HONG KONG: Chinese President Xi Jinping arrived in Hong Kong Thursday (Jun 30) to attend celebrations marking the 25th anniversary of the city’s handover from Britain to China.
Xi travelled into the city by high-speed train, the first time he has left mainland China since the COVID-19 pandemic began.
Accompanied by his wife Peng Liyuan and Foreign Minister Wang Yi, he was greeted at the station by schoolchildren waving flags and bouquets of flowers, as well as lion dancers and select accredited media.
According to Chinese state media, Xi said in a speech that Hong Kong will have a good future if it does not waiver on the One Country Two Systems principle, which has “strong vitality”.
Hong Kong had been “reborn of fire”, he said.
“After the storms, Hong Kong has been reborn of fire and emerged with robust vitality … The facts have proved that One country, Two systems has great vitality,” he added.
Details around the trip have been kept tightly under wraps, and the visit has sparked a massive security effort.
Government leaders have been forced into an anti-COVID “closed-loop” system, parts of the city shut down, and multiple journalists barred from Friday events that will showcase the Communist Party’s control over the city after a political crackdown that dismantled a democracy movement and crushed dissent.
The Chinese leader will likely spend the night in neighbouring Shenzhen on the mainland.
Those coming into Xi’s orbit during the trip, including the highest-ranking government officials, have been made to limit their social contacts, take daily PCR tests and check into a quarantine hotel in the days leading up to the visit.
“To play safe, if we are going to meet the paramount leader and other leaders in close quarters, I think it is worthwhile to go into the closed-loop arrangements,” veteran pro-Beijing politician Regina Ip told AFP.
TIGHT SECURITY
Authorities have moved to eliminate any potential source of embarrassment during Xi’s time in the city, with national security police making at least nine arrests over the past week.
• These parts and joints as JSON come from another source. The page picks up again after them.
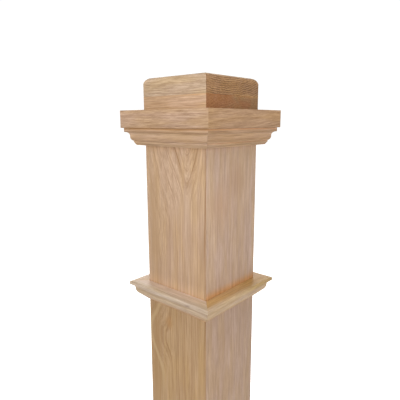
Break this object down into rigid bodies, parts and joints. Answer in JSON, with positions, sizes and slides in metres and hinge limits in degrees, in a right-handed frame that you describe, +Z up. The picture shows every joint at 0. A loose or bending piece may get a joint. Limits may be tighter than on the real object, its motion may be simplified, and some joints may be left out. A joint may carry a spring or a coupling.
{
  "type": "newel post",
  "caption": "Square hollow box newel post in oak with a moulded cap and rounded top block, a moulded neck collar and a low plinth.",
  "frame": {"origin": "centre of the post's underside, where it meets the floor", "axes": "+Z up along the post, with its faces square to X and Y"},
  "size_m": [0.2278, 0.2278, 1.397],
  "materials": {
    "board_oak": "bare sanded oak, matt",
    "cap_oak": "bare sanded oak, matt",
    "block_oak": "bare sanded oak, matt, with darker end grain on two sides",
    "mould_oak": "bare machined oak, matt"
  },
  "bodies": {
    "root": {"shaft_board_front": "board_oak", "shaft_board_right": "board_oak", "shaft_board_back": "board_oak", "shaft_board_left": "board_oak", "cap_rail_front": "cap_oak", "cap_rail_right": "cap_oak", "cap_rail_back": "cap_oak", "cap_rail_left": "cap_oak", "cap_moulding_front": "mould_oak", "cap_moulding_right": "mould_oak", "cap_moulding_back": "mould_oak", "cap_moulding_left": "mould_oak", "neck_collar_front": "mould_oak", "neck_collar_right": "mould_oak", "neck_collar_back": "mould_oak", "neck_collar_left": "mould_oak", "plinth_board_front": "board_oak", "plinth_board_right": "board_oak", "plinth_board_back": "board_oak", "plinth_board_left": "board_oak", "block_lower_layer": "block_oak", "block_upper_layer": "block_oak"}
  },
  "joints": []
}
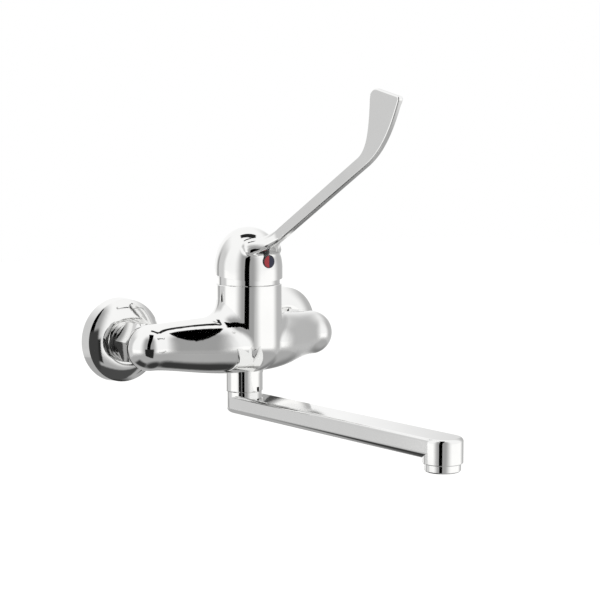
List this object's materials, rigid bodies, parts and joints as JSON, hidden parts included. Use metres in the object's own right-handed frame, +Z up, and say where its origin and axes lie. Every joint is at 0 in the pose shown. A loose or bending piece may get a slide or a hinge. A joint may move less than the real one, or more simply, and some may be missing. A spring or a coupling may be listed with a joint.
{
  "type": "wall mixer tap",
  "caption": "Wall-mounted single-lever mixer tap with a long elbow lever, a domed cap and a straight swivel spout.",
  "frame": {"origin": "on the wall plane, midway between the two inlet axes", "axes": "+X to the right seen from the front, +Y into the wall, +Z up; the spout and the lever point along -Y"},
  "size_m": [0.2134, 0.3107, 0.2471],
  "materials": {
    "polished_chrome": "polished",
    "bare_brass": "machined",
    "steel": "brushed",
    "ceramic": "lapped",
    "white_plastic": "moulded",
    "seal_rubber": "matte",
    "dark_plastic": "gloss",
    "red_plastic": "gloss",
    "blue_plastic": "gloss"
  },
  "bodies": {
    "fixed": {"body": "polished_chrome", "inlet_nipple_left": "bare_brass", "inlet_nipple_right": "bare_brass", "union_nut_left": "polished_chrome", "union_nut_right": "polished_chrome", "filter_washer_left": "seal_rubber", "filter_washer_right": "seal_rubber", "connector_left": "polished_chrome", "connector_right": "polished_chrome", "cover_plate_left": "polished_chrome", "cover_plate_right": "polished_chrome", "cartridge_base": "white_plastic", "base_seals": "seal_rubber", "fixed_disc": "ceramic", "cartridge_housing": "white_plastic", "cartridge_nut": "bare_brass", "trim_sleeve": "polished_chrome", "spout_nut": "polished_chrome", "slide_washer": "white_plastic"},
    "turret": {"rotor": "white_plastic", "spindle_pin": "steel"},
    "lever": {"lever": "polished_chrome", "spindle": "steel", "lever_screw": "steel", "dot_holder": "dark_plastic", "dot_red": "red_plastic", "dot_blue": "blue_plastic"},
    "slider": {"moving_disc": "ceramic", "disc_carrier": "white_plastic"},
    "spout": {"spout": "polished_chrome", "spout_seals": "seal_rubber", "split_ring": "steel", "aerator_housing": "polished_chrome", "aerator_insert": "white_plastic", "aerator_seal": "seal_rubber"}
  },
  "joints": [
    {"name": "temperature_turn", "type": "hinge", "parent": "fixed", "child": "turret", "pos_m": [0, -0.0632, 0.047], "axis": [0, 0, 1], "range_deg": [-50, 50]},
    {"name": "flow_lift", "type": "hinge", "parent": "turret", "child": "lever", "pos_m": [0, -0.0632, 0.047], "axis": [-1, 0, 0], "range_deg": [0, 20]},
    {"name": "disc_slide", "type": "slide", "parent": "turret", "child": "slider", "axis": [0, -1, 0], "range_m": [0, 0.0059]},
    {"name": "spout_swivel", "type": "hinge", "parent": "fixed", "child": "spout", "pos_m": [0, -0.0571, -0.03], "axis": [0, 0, 1], "range_deg": [-100, 100]}
  ],
  "couplings": [
    {"joint": "disc_slide", "follows": "flow_lift", "m_per_rad": 0.01683}
  ]
}
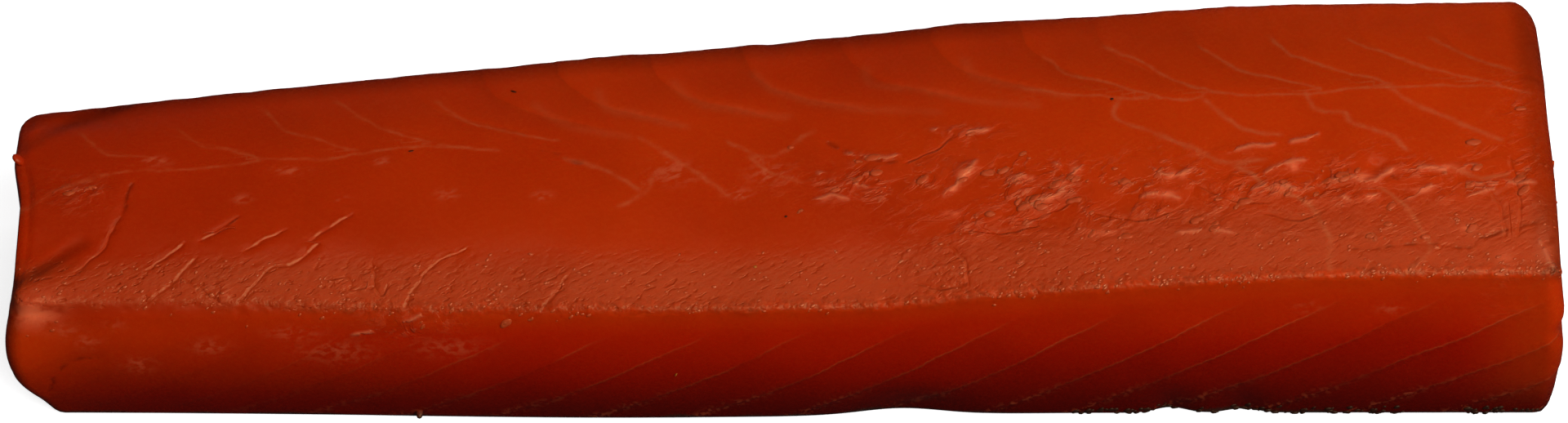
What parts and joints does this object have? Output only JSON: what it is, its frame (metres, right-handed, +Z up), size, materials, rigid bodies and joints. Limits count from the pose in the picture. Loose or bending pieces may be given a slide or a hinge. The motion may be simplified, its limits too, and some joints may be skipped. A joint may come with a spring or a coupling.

The League of Social Democrats (LSD), one of Hong Kong’s few remaining opposition groups, said it will not demonstrate on July 1 after national security officers spoke with volunteers associated with the group.
LSD leaders told AFP their homes had been searched, and that they had also had conversations with the police.
Chan Po-ying, the group’s president, said that over the last few days she had begun to feel that she was being followed and watched.
“In the past, there was something like this too, but not as bad as this year,” the veteran activist said.
Hong Kong’s top polling group announced that it would delay publishing the results of a survey that gauged government popularity “in response to suggestions from relevant government departments after their risk assessment”.
The Jul 1 handover anniversary in Hong Kong has traditionally been marked by tens of thousands taking to the streets in peaceful rallies every year.
But mass gatherings have essentially disappeared in Hong Kong over the past few years under a mixture of coronavirus restrictions and a security crackdown aimed at eliminating any public opposition to China’s uncompromising rule over the city.